Menomena
Mines
Terzo disco per il trio di Portland, e forse quello che guarda alla forma canzone con meno boicottaggi. Vero che parlare di forma per i pezzi dei Menomena è azzardato: parte della fortuna dei dischi precedenti era dovuta al famigerato Deeler, il software ideato da Brent Knopf che permette alla band di costruire le canzoni attraverso improvvisazioni e aggiunte sovrapposte a dei loop basilari. Ne sono sempre scaturite figure sghembe e labirintiche, piene di dettagli in mutazione costante. E dischi eccellenti (“I Am The Fun Blame Monster”, 2003; “Friend And Foe”, 2007).
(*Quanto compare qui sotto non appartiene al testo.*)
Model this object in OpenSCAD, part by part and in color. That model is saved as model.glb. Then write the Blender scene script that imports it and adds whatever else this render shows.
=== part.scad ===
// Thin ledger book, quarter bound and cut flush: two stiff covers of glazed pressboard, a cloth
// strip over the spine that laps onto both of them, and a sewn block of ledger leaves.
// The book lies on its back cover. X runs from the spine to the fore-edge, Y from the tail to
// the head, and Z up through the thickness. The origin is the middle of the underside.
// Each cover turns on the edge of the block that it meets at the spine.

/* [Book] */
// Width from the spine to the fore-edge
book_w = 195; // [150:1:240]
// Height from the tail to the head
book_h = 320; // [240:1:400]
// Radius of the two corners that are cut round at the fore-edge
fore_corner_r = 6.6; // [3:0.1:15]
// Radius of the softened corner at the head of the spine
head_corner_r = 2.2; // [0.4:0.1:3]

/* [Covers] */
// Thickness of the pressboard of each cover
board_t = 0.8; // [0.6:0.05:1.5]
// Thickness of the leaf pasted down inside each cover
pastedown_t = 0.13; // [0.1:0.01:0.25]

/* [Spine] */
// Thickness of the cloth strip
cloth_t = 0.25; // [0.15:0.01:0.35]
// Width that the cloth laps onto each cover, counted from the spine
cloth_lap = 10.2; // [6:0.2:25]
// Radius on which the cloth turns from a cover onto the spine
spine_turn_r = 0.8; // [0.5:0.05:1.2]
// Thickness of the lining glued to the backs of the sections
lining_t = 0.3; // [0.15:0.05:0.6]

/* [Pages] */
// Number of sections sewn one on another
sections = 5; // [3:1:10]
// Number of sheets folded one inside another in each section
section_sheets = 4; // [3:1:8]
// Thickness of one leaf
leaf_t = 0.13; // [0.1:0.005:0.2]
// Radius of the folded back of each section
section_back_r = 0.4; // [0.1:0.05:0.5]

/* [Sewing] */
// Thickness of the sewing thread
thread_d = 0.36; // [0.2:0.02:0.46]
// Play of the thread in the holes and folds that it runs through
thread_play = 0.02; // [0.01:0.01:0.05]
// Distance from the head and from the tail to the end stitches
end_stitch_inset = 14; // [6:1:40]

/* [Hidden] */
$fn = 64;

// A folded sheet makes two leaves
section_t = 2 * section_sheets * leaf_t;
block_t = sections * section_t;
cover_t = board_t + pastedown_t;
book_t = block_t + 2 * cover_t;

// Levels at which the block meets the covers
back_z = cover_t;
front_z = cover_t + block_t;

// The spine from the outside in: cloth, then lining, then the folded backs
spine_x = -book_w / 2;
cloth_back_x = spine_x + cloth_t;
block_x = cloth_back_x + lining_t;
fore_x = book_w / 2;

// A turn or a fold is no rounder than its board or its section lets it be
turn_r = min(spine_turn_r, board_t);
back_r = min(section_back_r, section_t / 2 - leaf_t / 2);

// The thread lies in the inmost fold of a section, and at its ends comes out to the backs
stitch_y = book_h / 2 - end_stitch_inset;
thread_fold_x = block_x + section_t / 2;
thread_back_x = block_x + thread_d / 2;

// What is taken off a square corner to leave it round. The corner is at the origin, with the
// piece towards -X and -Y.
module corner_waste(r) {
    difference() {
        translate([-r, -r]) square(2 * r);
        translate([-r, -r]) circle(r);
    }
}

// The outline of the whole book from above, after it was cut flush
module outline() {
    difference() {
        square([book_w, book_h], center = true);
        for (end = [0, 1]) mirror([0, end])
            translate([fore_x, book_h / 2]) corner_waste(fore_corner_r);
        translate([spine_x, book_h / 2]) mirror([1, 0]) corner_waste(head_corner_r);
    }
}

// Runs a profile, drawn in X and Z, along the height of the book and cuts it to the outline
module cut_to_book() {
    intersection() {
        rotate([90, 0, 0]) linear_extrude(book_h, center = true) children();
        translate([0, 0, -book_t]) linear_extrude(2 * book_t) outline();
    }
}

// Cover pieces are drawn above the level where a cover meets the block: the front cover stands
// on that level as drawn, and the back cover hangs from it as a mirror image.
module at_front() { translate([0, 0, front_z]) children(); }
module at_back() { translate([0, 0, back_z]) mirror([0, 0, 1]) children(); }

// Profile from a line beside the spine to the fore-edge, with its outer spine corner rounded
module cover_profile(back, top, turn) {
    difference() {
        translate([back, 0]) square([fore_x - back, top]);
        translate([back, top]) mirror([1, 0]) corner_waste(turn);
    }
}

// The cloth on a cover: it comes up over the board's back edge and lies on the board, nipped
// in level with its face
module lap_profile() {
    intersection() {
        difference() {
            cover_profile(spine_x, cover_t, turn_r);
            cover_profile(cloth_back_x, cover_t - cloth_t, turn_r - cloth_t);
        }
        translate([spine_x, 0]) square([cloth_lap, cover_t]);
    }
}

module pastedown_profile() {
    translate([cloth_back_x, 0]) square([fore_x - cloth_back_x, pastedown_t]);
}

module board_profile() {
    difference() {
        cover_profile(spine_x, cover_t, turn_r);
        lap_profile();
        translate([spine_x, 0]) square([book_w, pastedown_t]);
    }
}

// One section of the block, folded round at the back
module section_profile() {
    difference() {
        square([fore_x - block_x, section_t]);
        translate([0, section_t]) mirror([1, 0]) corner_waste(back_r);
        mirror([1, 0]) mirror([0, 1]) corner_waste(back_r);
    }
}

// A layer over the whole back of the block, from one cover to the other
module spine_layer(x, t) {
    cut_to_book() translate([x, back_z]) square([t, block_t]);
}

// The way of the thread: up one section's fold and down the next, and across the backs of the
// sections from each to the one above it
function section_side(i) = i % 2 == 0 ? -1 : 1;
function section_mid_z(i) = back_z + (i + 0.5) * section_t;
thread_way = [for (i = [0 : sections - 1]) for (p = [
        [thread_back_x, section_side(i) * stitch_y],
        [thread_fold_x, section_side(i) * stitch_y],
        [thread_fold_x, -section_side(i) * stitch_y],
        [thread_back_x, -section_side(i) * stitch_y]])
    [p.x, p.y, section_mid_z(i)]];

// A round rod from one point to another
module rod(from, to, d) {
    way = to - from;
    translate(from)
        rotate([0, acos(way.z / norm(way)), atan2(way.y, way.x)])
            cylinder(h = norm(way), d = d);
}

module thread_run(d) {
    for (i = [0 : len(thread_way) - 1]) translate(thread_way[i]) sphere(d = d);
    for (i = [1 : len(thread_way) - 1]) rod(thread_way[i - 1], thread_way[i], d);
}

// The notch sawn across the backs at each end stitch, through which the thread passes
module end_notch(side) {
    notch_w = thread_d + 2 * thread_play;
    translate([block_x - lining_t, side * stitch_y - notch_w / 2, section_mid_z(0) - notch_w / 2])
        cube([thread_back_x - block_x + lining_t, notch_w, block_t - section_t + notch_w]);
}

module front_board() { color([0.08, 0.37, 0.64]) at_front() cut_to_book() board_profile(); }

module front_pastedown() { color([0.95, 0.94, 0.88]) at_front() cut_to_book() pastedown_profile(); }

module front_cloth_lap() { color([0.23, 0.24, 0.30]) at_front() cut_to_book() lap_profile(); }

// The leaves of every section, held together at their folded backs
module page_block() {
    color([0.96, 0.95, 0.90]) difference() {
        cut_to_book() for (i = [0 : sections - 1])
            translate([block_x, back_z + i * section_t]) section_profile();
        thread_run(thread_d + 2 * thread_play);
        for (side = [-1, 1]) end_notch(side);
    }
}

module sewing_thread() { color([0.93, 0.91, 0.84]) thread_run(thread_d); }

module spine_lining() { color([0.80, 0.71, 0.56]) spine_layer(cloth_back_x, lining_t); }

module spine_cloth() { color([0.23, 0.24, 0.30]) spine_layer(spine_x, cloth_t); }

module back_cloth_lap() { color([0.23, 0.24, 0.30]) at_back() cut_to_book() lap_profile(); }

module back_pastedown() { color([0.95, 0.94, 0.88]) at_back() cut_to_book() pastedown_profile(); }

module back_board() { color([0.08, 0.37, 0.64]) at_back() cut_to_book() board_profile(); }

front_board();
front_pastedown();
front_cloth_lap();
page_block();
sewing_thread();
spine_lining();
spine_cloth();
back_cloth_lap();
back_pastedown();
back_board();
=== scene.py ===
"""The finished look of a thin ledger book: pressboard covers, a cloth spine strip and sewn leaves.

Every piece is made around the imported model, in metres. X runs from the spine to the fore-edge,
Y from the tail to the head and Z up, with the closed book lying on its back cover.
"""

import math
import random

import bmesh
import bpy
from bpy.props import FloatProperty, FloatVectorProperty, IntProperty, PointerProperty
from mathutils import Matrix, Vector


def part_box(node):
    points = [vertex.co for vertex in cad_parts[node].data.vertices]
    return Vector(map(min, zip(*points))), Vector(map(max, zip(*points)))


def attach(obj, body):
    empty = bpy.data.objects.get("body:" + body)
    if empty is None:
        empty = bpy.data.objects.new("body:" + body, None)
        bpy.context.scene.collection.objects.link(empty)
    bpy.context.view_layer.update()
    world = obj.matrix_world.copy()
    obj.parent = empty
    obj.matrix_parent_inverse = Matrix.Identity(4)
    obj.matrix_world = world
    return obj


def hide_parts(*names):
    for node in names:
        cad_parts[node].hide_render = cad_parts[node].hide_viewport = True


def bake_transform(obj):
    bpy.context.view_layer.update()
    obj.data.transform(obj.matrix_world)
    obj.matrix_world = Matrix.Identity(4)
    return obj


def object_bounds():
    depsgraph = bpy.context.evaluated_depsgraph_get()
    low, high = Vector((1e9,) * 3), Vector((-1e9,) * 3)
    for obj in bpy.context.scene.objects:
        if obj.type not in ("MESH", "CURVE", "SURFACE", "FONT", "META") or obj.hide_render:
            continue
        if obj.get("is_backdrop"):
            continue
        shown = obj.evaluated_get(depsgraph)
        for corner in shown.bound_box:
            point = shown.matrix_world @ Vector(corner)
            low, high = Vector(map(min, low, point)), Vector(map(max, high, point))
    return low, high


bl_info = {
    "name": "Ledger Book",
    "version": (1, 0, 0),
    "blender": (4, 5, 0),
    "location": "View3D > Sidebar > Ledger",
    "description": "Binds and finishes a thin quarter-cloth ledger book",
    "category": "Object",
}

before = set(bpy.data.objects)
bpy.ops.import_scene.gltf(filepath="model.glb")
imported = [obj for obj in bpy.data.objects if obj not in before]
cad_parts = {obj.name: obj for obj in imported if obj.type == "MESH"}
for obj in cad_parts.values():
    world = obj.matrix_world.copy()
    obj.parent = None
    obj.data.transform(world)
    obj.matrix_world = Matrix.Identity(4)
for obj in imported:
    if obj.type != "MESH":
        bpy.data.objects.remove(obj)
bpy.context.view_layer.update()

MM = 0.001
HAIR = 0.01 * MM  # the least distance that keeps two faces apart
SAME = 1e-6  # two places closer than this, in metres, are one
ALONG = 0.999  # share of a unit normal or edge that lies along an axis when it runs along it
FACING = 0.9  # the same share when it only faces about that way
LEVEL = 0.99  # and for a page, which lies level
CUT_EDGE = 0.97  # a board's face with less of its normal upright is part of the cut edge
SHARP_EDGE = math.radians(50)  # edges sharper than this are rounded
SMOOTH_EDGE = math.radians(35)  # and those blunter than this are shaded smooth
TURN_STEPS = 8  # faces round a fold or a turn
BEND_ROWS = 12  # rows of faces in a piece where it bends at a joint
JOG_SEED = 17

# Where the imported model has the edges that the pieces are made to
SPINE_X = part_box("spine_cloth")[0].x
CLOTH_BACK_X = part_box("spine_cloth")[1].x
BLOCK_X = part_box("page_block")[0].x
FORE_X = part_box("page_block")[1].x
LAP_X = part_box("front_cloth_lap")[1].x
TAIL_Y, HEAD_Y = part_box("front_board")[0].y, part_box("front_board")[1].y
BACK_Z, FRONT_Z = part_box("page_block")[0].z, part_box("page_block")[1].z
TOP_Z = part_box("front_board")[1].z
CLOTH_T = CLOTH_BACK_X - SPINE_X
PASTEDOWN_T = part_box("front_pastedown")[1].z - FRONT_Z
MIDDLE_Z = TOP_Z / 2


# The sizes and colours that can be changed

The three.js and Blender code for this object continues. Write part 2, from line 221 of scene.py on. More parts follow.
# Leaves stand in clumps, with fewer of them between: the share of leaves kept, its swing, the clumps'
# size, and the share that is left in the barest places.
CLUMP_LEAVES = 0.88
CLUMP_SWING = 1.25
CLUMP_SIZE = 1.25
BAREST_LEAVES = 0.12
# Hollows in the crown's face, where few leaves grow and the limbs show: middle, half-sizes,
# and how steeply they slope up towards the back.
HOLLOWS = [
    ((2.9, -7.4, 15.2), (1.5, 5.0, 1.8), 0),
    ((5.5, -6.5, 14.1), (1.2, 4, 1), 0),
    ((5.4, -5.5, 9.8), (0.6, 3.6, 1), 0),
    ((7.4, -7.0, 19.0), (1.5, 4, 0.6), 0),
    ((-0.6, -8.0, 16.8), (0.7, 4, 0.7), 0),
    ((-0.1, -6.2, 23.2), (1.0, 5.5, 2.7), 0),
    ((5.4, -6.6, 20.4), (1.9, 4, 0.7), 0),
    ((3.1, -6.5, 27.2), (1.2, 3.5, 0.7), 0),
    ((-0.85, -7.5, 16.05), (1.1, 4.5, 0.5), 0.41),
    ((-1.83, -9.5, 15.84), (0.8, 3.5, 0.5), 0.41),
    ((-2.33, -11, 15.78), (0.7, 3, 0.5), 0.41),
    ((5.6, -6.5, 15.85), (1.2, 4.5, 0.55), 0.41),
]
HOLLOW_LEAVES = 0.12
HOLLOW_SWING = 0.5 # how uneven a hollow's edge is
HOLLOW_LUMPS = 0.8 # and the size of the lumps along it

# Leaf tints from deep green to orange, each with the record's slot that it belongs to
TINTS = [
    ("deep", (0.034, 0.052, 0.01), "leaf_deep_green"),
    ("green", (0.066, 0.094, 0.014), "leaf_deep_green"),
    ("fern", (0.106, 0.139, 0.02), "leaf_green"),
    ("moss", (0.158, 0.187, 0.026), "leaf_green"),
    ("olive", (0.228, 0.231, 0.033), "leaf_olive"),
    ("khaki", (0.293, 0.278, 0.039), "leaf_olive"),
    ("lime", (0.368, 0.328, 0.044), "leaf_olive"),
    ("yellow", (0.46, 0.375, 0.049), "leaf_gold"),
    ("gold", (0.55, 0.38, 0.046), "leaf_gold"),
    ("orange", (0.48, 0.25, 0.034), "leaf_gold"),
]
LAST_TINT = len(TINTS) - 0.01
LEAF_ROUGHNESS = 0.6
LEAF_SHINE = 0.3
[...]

La tecnica non è cambiata per questo “Mines”, ma è forse cambiata l’attitudine. Il Deeler non viene usato solo per scomporre le architetture dei brani, ma anche per ricomporle. Molti pezzi partono spogli e sfilacciati, costruiti su pochi elementi che si inabissano e riemergono come fiumi carsici, fino a quando il quadro cubista non viene armonizzato con una specie di messa in asse delle diverse parti strumentali. E allora, spesso nel minuto finale, i pezzi dei Menomena rivelano tutto il loro potenziale pop. Che è tanto: vedi “Dirty Cartoons”, disfatta e smagliata nel primo minuto, e poi via via arricchita e riempita fino alla conclusione corale, quasi epica.
Insomma, se prima era l’ascoltatore a dover ricostruire il puzzle da sé, il che era appassionante ma ogni tanto macchinoso, in “Mines” ci pensano spesso i tre ‘femenomeni’: così nell’energica “Taos”, col suo tiro rockenrolle svirgolato e trasformista, con tratti da opera-rock, o nell’art-pop ghignante e da cabaret noir di “Five Little Rooms” (bellissimi gli ottoni, inquietante il testo: ma nei Menomena l’ottimismo è out). Che poi le sorprese non mancano: “Tithe”, tra le migliori, parte come nenia per glockenspiel, per poi diventare intenso inno di lamentazione («nothing sounds appealing»).
Brent Knopf, Justin Harris e Danny Seim, come in passato, si alternano alla voce: notevoli i due cammei di Knopf (“Killemall”, “Intil”), certamente il più delicato dei tre, ma delicato di un romanticismo vizzo e un po’ decadente che già si respirava nel suo disco da solista come Ramona Falls (“Intuit”, 2009). Centrati gli inserti di sax di Harris (“Bote”, convulsa, “Oh Pretty Boy, You’re Such A Big Boy”, sinuosa), ma nessun particolare del disco infastidisce o appare fuori sesto, tanto più nei pezzi meno ‘affollati’ (“Queen Black Acid”).
Non mi vengono in mente molte altre band i cui dischi siano assieme così pensati e godibili, così art e pop. Tv On The Radio, Flaming Lips, Cloud Cult. Sì, ma tira un’altra aria. In “Mines” si respira un’eleganza tutta dei Menomena. Magari un po’ frigida qua e là, ma magica, e capace di incantare e stimolare il ri-ascolto come poco altro in giro. E quasi certamente il disco da cui partire per conoscere il trio di Portland, per i molti che li ignorano, diventerà proprio questo.